Доктор Браун в раздражении наморщил свой высокий лоб и сделал нетерпеливый жест.

– Конечно, он мертв, – сказал он. – Для чего нужна вся эта законническая возня? Вы прочесали всю рощу, не так ли? Человек неспособен взлететь с высокого утеса и воспарить над морем, он может только свалиться вниз. Как он может быть не мертв?

– Я говорю как юрист, – поднял брови Эйш. – Мы не можем предполагать его смерть или даже инициировать коронерское расследование, пока не отыщем тело бедолаги или хоть какие-то останки, которые можно обоснованно считать его телом.

– Понятно, – спокойно произнес Пейнтер. – Вы говорите как юрист, но, полагаю, несложно понять, что вы думаете как человек.

– Я лично предпочел бы быть человеком, а не юристом, – довольно резко бросил доктор. – Вот уж не знал, что законы устроены так по-дурацки. Что хорошего в том, что бедная девушка не может управлять собственным имуществом, а поместье хиреет? Впрочем, мне нужно идти, а то захиреют мои собственные пациенты.

И, коротко попрощавшись, он двинулся в сторону деревни.

– Этот человек исполняет свой долг с редкостным тщанием, – заметил Пейнтер. – Мы должны простить его… Как правильно сказать: манеры или манеру поведения?

– О, я не держу на него зла, – добродушно ответил Эйш. – Но я рад, что он ушел, потому что… В общем, потому что я не хочу, чтобы он знал, как чертовски прав.

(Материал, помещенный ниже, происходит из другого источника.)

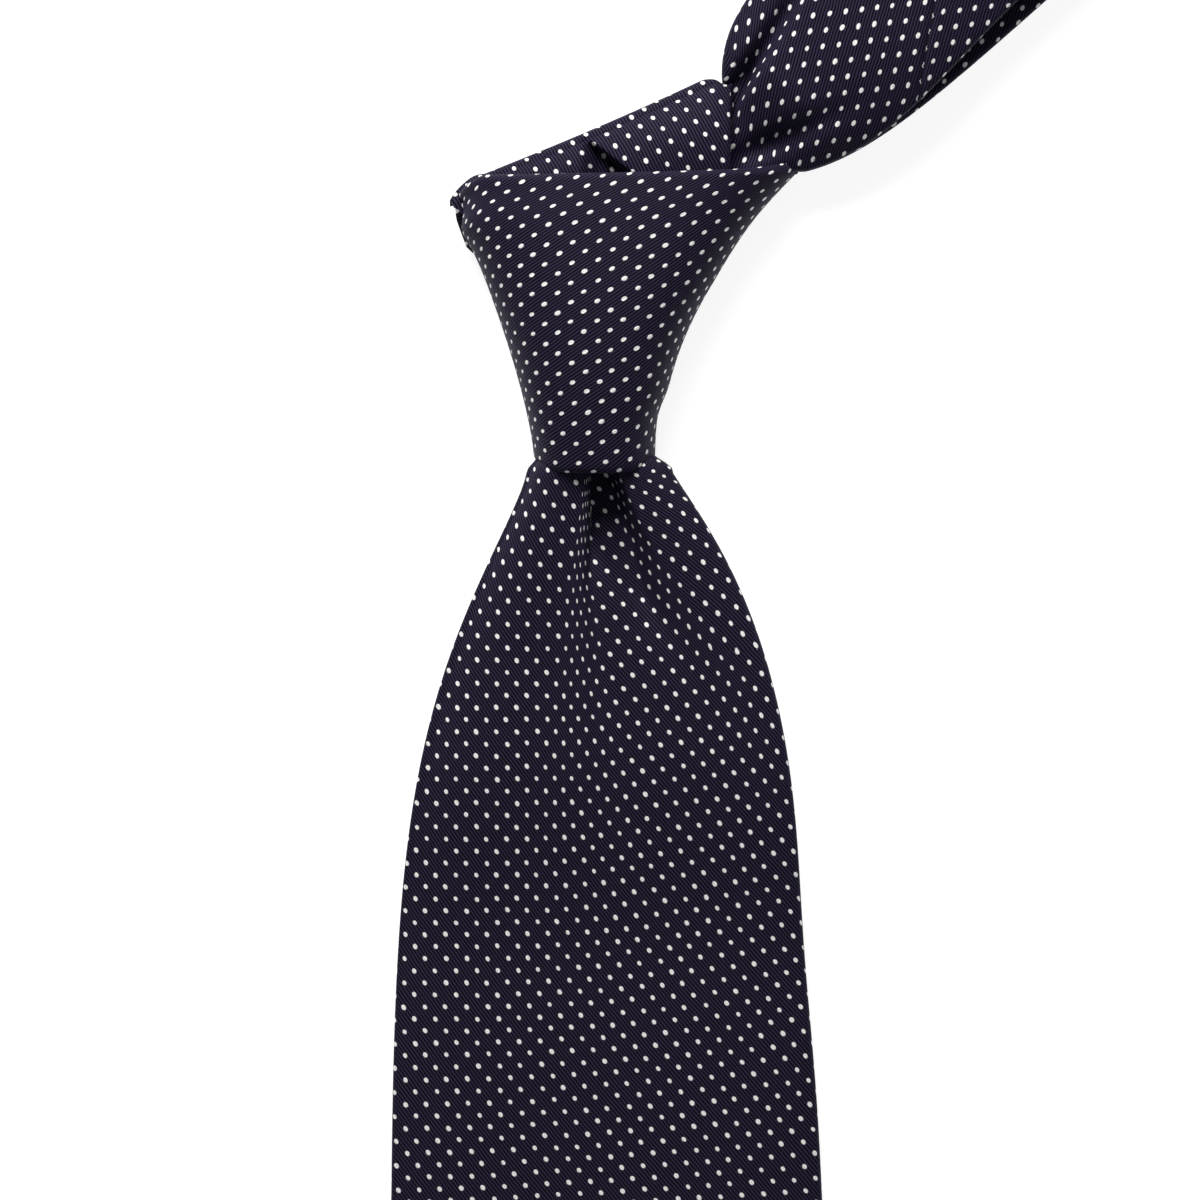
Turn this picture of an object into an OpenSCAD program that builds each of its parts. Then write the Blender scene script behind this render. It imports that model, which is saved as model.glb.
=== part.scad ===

С этими словами он откинулся на спинку стула и принялся рассматривать импровизированный зеленый навес над столом.

– Вы уверены, – спросил Пейнтер, вперив взгляд в стол, – что сквайр Вейн мертв?

– Более того, – отозвался Эйш, не отрывая взгляда от листвы, – я уверен, что знаю, как он умер.

– О! – произнес американец, вздохнул, и какое-то время они так и сидели: один уставился на дерево, второй – на стол.

– Уверен – наверное, слишком громко сказано, – продолжал Эйш. – но против вердикта «виновен» нужны серьезные аргументы. Не завидую адвокату защиты в этом деле.

– Адвокату защиты, – повторил Пейнтер и бросил на собеседника быстрый взгляд. Сейчас ему вновь почудились в Эйше наполеоновские черты, как тогда, когда они впервые говорили о легенде про святого Секируса. – То есть вы не считаете, что деревья…

– Да какие к черту деревья! – фыркнул юрист. – У этих деревьев были две ноги. Наш друг поэт, – с усмешкой добавил он, – назвал бы такое создание гуляющим деревом. Кстати о нашем друге поэте: вы ведь тогда заметили, что он вовсе не всю ночь драматически разгуливал вдоль моря, помните? Вы еще удивились, кажется. Увы, я, как и вы, отнесся к этому равнодушно, тогда я не был так уверен, как сейчас.

– В чем уверены?

– Во-первых, в том, что наш друг поэт той ночью отправился за Вейном следом: я видел, как он шел назад.

Пейнтер, бледный от волнения, подался вперед и ударил по деревянной столешнице так, что она заскрипела.